Tuesday, March 9, 2010
Form, Matter, Creativity
One Philosopher for whom the Artistic experience entails both Form and Matter is Dewey. On his analysis, the physical public substance of an artwork, e. g. a painting, a musical score, a book, etc., is its Matter, while the manner in which an individual, the Artist as much as an audience, personally experiences it is its Form. On Dewey's account, the experience is a dynamic, progressive interplay of Form and Matter, culminating in the integrated personal assimilation of the substance, with 'Beauty' usually referring to an hypostatization of the terminal point of the process. However, one Artform that seems recalcitrant to Dewey's analysis is Dance, the Matter of which, one's bodily movement, is as personal as its Form, i. e. its manner of movement. Presumably, Dewey could argue that Dance is a personal manner of experiencing Music, but he might have more difficulty explaining how that 'Form' becomes 'Matter' to a Dance audience.
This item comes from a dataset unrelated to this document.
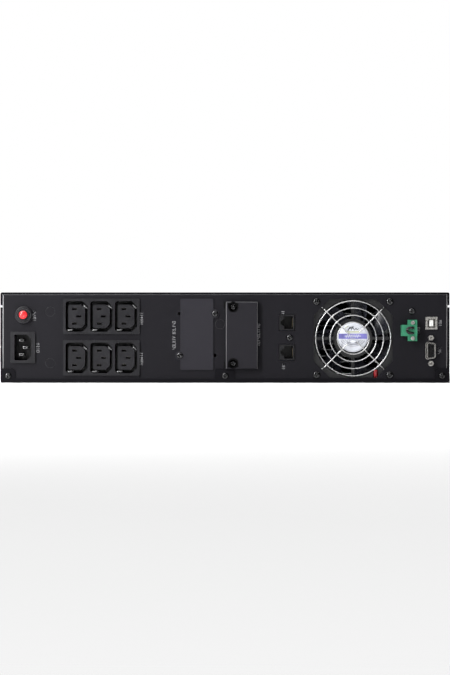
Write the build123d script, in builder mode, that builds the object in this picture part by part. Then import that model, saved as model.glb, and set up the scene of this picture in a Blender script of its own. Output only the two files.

In contrast, in Formaterialism, every Individual Experience is a combination of the Material Principle, e. g. locomotility, and the Formal Principle, e. g. the guidance of locomotility by attentive consciousness. Accordingly, the guidance of bodily movement in its interaction with paint and a paintbrush, a musical instrument, a page of words, etc. are only special cases of Individual Experience. Furthermore, what an Artwork essentially expresses is this Form-Matter interplay itself, otherwise known as 'Creativity', or, in Formaterialism, as 'Evolvement'. And, the manner in which this expression is effectively experienced is further Creativity, to one degree or another. A stimulated imagination, a perception of 'Beauty', the motivation to further public artistry, are all manners of Creativity in an Aesthetic experience, often progressively so.